Our Daily Bread (2005, dir: Nikolaus Geyrhalter)

Some films have universal relevance. We all eat, and so Nikolaus Geyrhalter’s documentary about the way our food is produced on a mass scale should stir at least the beginnings of an interest in anyone who watches it. One thing is certain: the dehumanised production lines and the sight of mechanised modern food production is unlikely to pique the appetite. Geyrhalter shows us vast polytunnels, abattoirs of robotic mass slaughter, football fields of salad, all shot without voiceover, usually with a static camera, with no identifiers as to which company is involved. It’s a tableau of the way we live now – we’re all implicated in this ugly/impressive agri-business.

There are lines of dead pigs being ripped open by a machine that deguts them, cows entering another machine that kills them and then neatly flips them over, salmon being pumped through a vast hose to yet another machine that whips out their innards, just like that.

As I said, no names are named, and no fingers are pointed. This is not a film designed to stir righteous anger but to document, and possibly to inspire awe, as its unblinking eye ranges from field to factory, its images precisely framed, shot on hi-def so we catch the details. The odd bit of human interaction is telling: the woman whose job is to catch the chickens who have somehow survived their appointment with the slaughter room and despatches them with a quick cut to the neck. This, of course, is how it used to be done before the machines moved in. Was it worse? More humane? Hardly.

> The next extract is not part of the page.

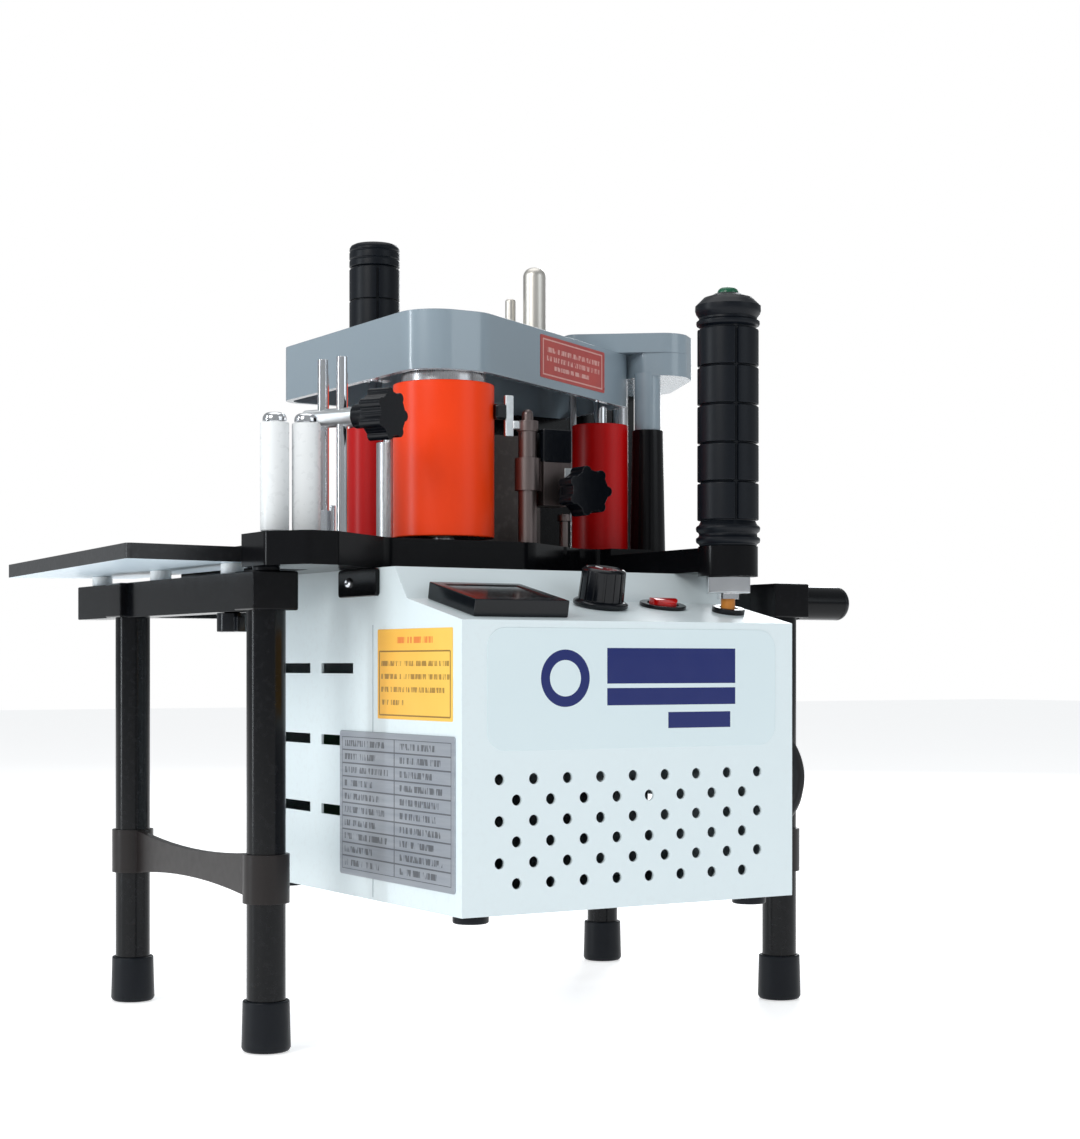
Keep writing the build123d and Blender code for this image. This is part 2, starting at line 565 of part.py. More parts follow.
def make_guides():
    rods = [rod(xy, POST_SINK, top, ROD_R) for xy, top in zip((ROD_A, ROD_B), ROD_TOP)]
    rods.append(rod(ROD_MID, POST_SINK, CLAMP_Z - CLAMP_R - CLAMP_DOWN - 1, PIN_R))
    x, y = ROD_A
    block_r = ROD_R + 1.8
    foot_block = box(x - block_r, x + block_r, y - block_r, y + block_r, PLATE_TOP, PLATE_TOP + 14)
    rods.append(foot_block - bore(ROD_A, ROD_R) - bore(ROD_B, ROD_R) - bore(ROD_MID, PIN_R))
    NODES["height_rods"] = Compound(rods)
    end = -ROD_GAP - CLAMP_END
    bar = rod_y(0, 0, end, CLAMP_TAIL, CLAMP_R)
    for y in (0, -ROD_GAP):
        bar -= rod((0, y), -20, 20, ROD_R + RUN_FIT)
    bar -= rod_y(0, 0, end - 1, end + 4.5, STUD_R + RUN_FIT)
    NODES["height_clamp"] = on_clamp(bar)
    stud = rod_y(0, 0, end - 3, end + 3.5, STUD_R)
    NODES["height_knob"] = on_clamp(Pos(0, end - 0.5, 0) * star_knob() + stud)
    post = rod(POST_XY, POST_SINK, PLATE_TOP + 2, POST_R - 1) + rod(POST_XY, PLATE_TOP, POST_TOP, POST_R)
    post += rod(POST_XY, POST_TOP, POST_TOP + 6, POST_R + 0.8)
    ball = rod(POST_XY, POST_TOP + 6, POST_TOP + 12.5, 3.2)
    post += fillet(ball.edges().sort_by(Axis.Z)[-1], 3.0)
    screw = rod(SCREW_XY, PLATE_Z + 5, PLATE_TOP + 15, 2.5)
    screw += rod(SCREW_XY, PLATE_TOP + 15, PLATE_TOP + 19, 3.6)
    NODES["side_post"] = Compound([post, screw])
    x, y = SIDE_XY
    low, high = SIDE_KNOB_Z - 7, SIDE_KNOB_Z + 35
    collar_r = POST_R + 1.9
    guide = rod(POST_XY, low + 8, low + 26, collar_r)
    guide += box(POST_XY[0], x, POST_XY[1] - 3, POST_XY[1] + 5, low + 8, low + 26)
    guide += box(x - 9, x + 9, y - 13, y + 5, low, high)
    guide -= bore(POST_XY, POST_R + RUN_FIT)
    guide -= rod_y(SIDE_KNOB_X, SIDE_KNOB_Z, y - 14, y - 3, 2.5 + RUN_FIT)
    NODES["side_guide"] = guide
    stud = rod_y(SIDE_KNOB_X, SIDE_KNOB_Z, y - 16, y - 4, 2.5)
    NODES["side_knob"] = Pos(SIDE_KNOB_X, y - 13.5, SIDE_KNOB_Z) * star_knob() + stud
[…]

The soundtrack is all clanks and hums, the odd snatch of dialogue in the background from whichever migrant worker is doing whatever unspeakable job, echoes from the sterile, bloody places. And then a “pillow shot”, of a worker quietly enjoying a sandwich in a break, filling undoubtedly the product of some food factory too. And then on to the production of sunflower oil, from vast fields of beauty, with a yellow plane lazily droning over the top, spraying away. And then back to the animal slaughter, a baby calf being cut from its mother, vast acreages of broccoli, the production of steaks, all of it the reason why food prices in the western world have been falling for most of our lifetimes.

Geyrhalter has an eye for the picturesque, that’s the irony, and one for framing and focus, constantly drawing our eye to the telling detail, or making a more general point that the telling detail is that there is no telling detail.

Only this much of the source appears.